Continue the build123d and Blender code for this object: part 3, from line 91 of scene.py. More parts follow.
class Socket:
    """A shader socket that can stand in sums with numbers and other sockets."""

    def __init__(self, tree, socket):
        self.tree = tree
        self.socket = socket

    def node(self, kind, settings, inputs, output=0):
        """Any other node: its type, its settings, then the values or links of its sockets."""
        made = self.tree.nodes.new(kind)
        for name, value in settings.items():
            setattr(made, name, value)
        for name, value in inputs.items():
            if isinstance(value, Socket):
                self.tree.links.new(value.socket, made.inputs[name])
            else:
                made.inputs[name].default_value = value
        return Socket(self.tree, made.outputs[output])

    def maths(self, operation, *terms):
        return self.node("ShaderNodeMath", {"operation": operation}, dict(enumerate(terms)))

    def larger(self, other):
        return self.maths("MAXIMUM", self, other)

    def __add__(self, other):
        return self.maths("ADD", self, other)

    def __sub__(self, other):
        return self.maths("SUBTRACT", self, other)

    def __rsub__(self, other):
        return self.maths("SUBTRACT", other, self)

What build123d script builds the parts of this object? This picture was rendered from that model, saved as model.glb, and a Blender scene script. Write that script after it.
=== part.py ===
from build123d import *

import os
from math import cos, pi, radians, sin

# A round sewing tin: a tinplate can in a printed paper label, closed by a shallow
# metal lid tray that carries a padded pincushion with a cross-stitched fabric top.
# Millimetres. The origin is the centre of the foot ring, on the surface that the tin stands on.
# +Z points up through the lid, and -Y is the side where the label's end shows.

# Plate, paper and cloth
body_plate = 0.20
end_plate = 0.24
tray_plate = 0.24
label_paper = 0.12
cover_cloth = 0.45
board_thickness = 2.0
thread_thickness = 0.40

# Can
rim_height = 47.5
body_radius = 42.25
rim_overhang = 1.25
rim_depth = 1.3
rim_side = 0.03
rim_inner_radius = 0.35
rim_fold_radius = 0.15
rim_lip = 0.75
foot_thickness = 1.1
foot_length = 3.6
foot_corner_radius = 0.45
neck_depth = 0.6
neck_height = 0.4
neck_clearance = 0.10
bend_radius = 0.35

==

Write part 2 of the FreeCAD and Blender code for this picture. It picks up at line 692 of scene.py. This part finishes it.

---

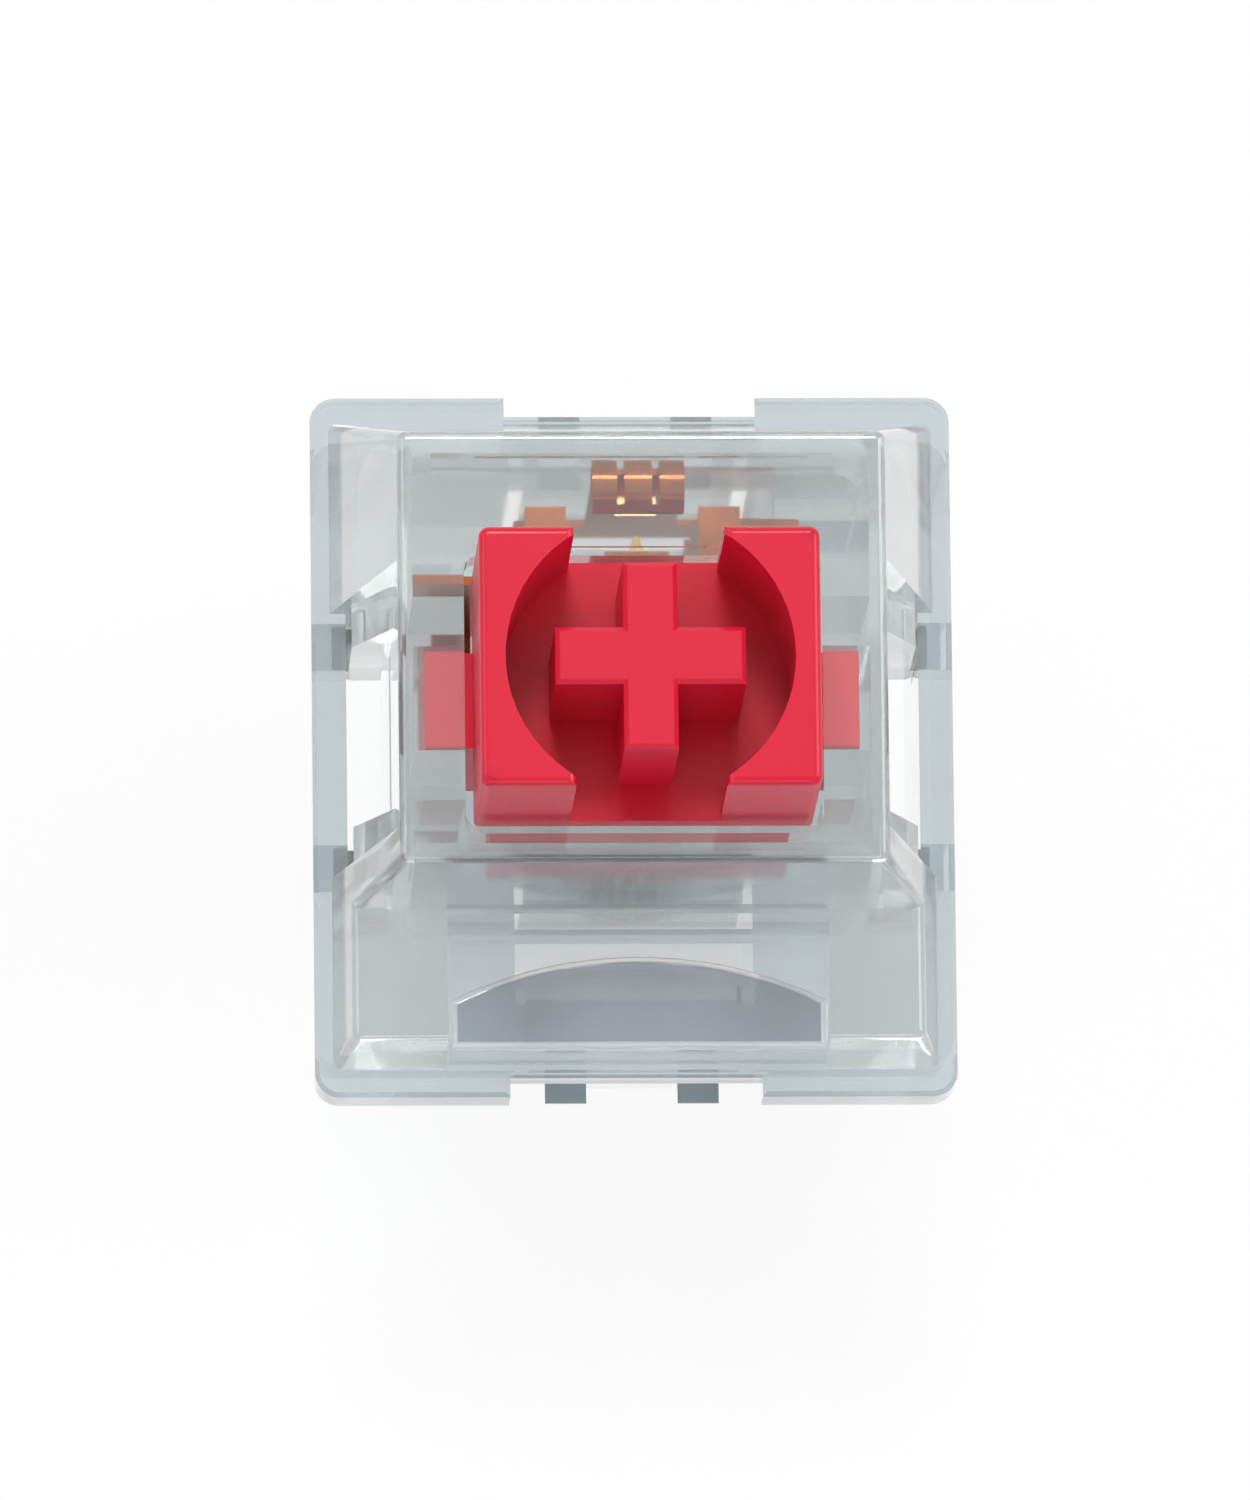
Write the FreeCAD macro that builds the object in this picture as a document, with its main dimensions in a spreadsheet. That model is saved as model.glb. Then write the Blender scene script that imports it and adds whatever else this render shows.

**WHAT IS NEEDED:** Filter the records for lines holding the string "script". Copy each one.

**WRITTEN SOLUTION:**
What build123d script builds the parts of this object? This picture was rendered from that model, saved as model.glb, and a Blender scene script. Write that script after it.
Write the FreeCAD macro that builds the object in this picture as a document, with its main dimensions in a spreadsheet. That model is saved as model.glb. Then write the Blender scene script that imports it and adds whatever else this render shows.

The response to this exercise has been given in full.